Your objective: Print out every line, exactly as written.

* Begin Recorded information *

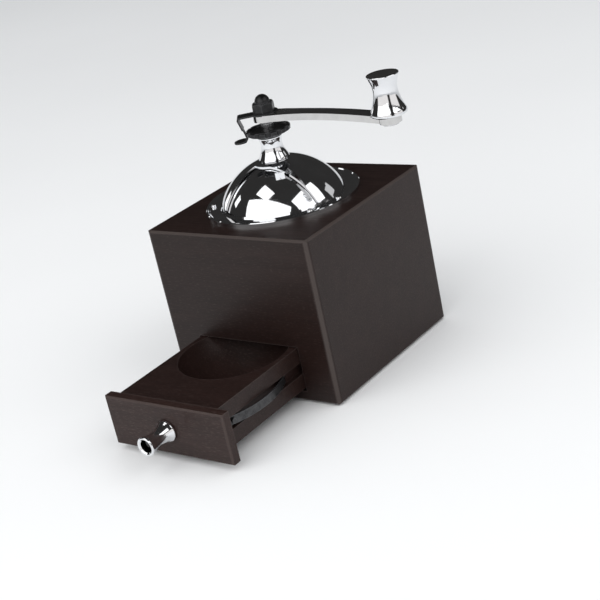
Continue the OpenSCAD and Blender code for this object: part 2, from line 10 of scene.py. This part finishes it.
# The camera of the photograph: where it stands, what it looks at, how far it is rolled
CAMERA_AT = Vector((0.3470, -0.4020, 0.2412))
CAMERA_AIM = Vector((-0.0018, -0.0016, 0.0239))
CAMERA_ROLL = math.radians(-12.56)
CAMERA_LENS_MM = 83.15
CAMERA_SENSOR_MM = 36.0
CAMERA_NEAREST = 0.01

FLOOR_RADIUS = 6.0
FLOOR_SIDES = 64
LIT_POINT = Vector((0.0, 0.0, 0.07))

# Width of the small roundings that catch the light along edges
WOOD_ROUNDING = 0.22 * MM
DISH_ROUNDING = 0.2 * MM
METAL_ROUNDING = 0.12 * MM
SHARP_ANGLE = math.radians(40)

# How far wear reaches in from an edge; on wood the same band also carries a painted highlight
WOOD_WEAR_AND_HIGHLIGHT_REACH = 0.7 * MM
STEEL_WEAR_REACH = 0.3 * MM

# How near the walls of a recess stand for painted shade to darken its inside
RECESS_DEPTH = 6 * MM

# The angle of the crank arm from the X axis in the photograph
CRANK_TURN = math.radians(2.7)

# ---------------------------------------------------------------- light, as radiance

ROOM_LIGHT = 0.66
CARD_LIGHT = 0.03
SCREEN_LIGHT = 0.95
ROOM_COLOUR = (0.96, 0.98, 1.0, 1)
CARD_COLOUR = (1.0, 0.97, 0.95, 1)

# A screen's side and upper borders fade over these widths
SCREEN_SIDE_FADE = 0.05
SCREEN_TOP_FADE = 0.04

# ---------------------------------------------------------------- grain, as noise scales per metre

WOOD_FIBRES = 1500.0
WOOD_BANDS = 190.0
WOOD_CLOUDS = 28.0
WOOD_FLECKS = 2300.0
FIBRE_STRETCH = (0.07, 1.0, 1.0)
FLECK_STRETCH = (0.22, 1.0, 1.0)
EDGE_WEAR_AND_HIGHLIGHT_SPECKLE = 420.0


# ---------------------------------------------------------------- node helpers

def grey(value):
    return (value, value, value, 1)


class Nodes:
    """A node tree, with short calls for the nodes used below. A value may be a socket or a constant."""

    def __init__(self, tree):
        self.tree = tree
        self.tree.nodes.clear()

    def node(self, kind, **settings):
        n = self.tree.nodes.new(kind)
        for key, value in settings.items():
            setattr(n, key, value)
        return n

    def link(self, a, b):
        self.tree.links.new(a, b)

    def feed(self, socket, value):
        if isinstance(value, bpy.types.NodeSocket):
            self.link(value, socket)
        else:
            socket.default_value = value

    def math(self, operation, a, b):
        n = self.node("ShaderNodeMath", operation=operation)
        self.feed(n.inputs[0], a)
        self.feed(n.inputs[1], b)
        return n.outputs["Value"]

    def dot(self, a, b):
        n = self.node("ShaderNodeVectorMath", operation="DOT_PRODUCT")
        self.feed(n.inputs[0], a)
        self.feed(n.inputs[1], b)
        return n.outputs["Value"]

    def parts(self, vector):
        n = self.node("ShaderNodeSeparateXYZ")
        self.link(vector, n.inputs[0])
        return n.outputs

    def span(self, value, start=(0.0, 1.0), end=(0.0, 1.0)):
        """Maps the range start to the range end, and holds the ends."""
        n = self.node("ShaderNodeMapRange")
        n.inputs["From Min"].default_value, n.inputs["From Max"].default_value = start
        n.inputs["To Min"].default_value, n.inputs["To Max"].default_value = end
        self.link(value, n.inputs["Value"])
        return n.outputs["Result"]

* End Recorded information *

Written answer:
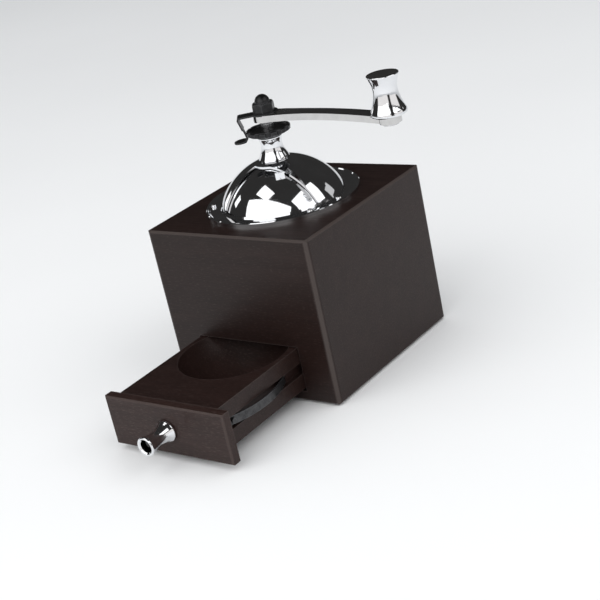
Continue the OpenSCAD and Blender code for this object: part 2, from line 10 of scene.py. This part finishes it.
# The camera of the photograph: where it stands, what it looks at, how far it is rolled
CAMERA_AT = Vector((0.3470, -0.4020, 0.2412))
CAMERA_AIM = Vector((-0.0018, -0.0016, 0.0239))
CAMERA_ROLL = math.radians(-12.56)
CAMERA_LENS_MM = 83.15
CAMERA_SENSOR_MM = 36.0
CAMERA_NEAREST = 0.01

FLOOR_RADIUS = 6.0
FLOOR_SIDES = 64
LIT_POINT = Vector((0.0, 0.0, 0.07))

# Width of the small roundings that catch the light along edges
WOOD_ROUNDING = 0.22 * MM
DISH_ROUNDING = 0.2 * MM
METAL_ROUNDING = 0.12 * MM
SHARP_ANGLE = math.radians(40)

# How far wear reaches in from an edge; on wood the same band also carries a painted highlight
WOOD_WEAR_AND_HIGHLIGHT_REACH = 0.7 * MM
STEEL_WEAR_REACH = 0.3 * MM

# How near the walls of a recess stand for painted shade to darken its inside
RECESS_DEPTH = 6 * MM

# The angle of the crank arm from the X axis in the photograph
CRANK_TURN = math.radians(2.7)

# ---------------------------------------------------------------- light, as radiance

ROOM_LIGHT = 0.66
CARD_LIGHT = 0.03
SCREEN_LIGHT = 0.95
ROOM_COLOUR = (0.96, 0.98, 1.0, 1)
CARD_COLOUR = (1.0, 0.97, 0.95, 1)

# A screen's side and upper borders fade over these widths
SCREEN_SIDE_FADE = 0.05
SCREEN_TOP_FADE = 0.04

# ---------------------------------------------------------------- grain, as noise scales per metre

WOOD_FIBRES = 1500.0
WOOD_BANDS = 190.0
WOOD_CLOUDS = 28.0
WOOD_FLECKS = 2300.0
FIBRE_STRETCH = (0.07, 1.0, 1.0)
FLECK_STRETCH = (0.22, 1.0, 1.0)
EDGE_WEAR_AND_HIGHLIGHT_SPECKLE = 420.0


# ---------------------------------------------------------------- node helpers

def grey(value):
    return (value, value, value, 1)


class Nodes:
    """A node tree, with short calls for the nodes used below. A value may be a socket or a constant."""

    def __init__(self, tree):
        self.tree = tree
        self.tree.nodes.clear()

    def node(self, kind, **settings):
        n = self.tree.nodes.new(kind)
        for key, value in settings.items():
            setattr(n, key, value)
        return n

    def link(self, a, b):
        self.tree.links.new(a, b)

    def feed(self, socket, value):
        if isinstance(value, bpy.types.NodeSocket):
            self.link(value, socket)
        else:
            socket.default_value = value

    def math(self, operation, a, b):
        n = self.node("ShaderNodeMath", operation=operation)
        self.feed(n.inputs[0], a)
        self.feed(n.inputs[1], b)
        return n.outputs["Value"]

    def dot(self, a, b):
        n = self.node("ShaderNodeVectorMath", operation="DOT_PRODUCT")
        self.feed(n.inputs[0], a)
        self.feed(n.inputs[1], b)
        return n.outputs["Value"]

    def parts(self, vector):
        n = self.node("ShaderNodeSeparateXYZ")
        self.link(vector, n.inputs[0])
        return n.outputs

    def span(self, value, start=(0.0, 1.0), end=(0.0, 1.0)):
        """Maps the range start to the range end, and holds the ends."""
        n = self.node("ShaderNodeMapRange")
        n.inputs["From Min"].default_value, n.inputs["From Max"].default_value = start
        n.inputs["To Min"].default_value, n.inputs["To Max"].default_value = end
        self.link(value, n.inputs["Value"])
        return n.outputs["Result"]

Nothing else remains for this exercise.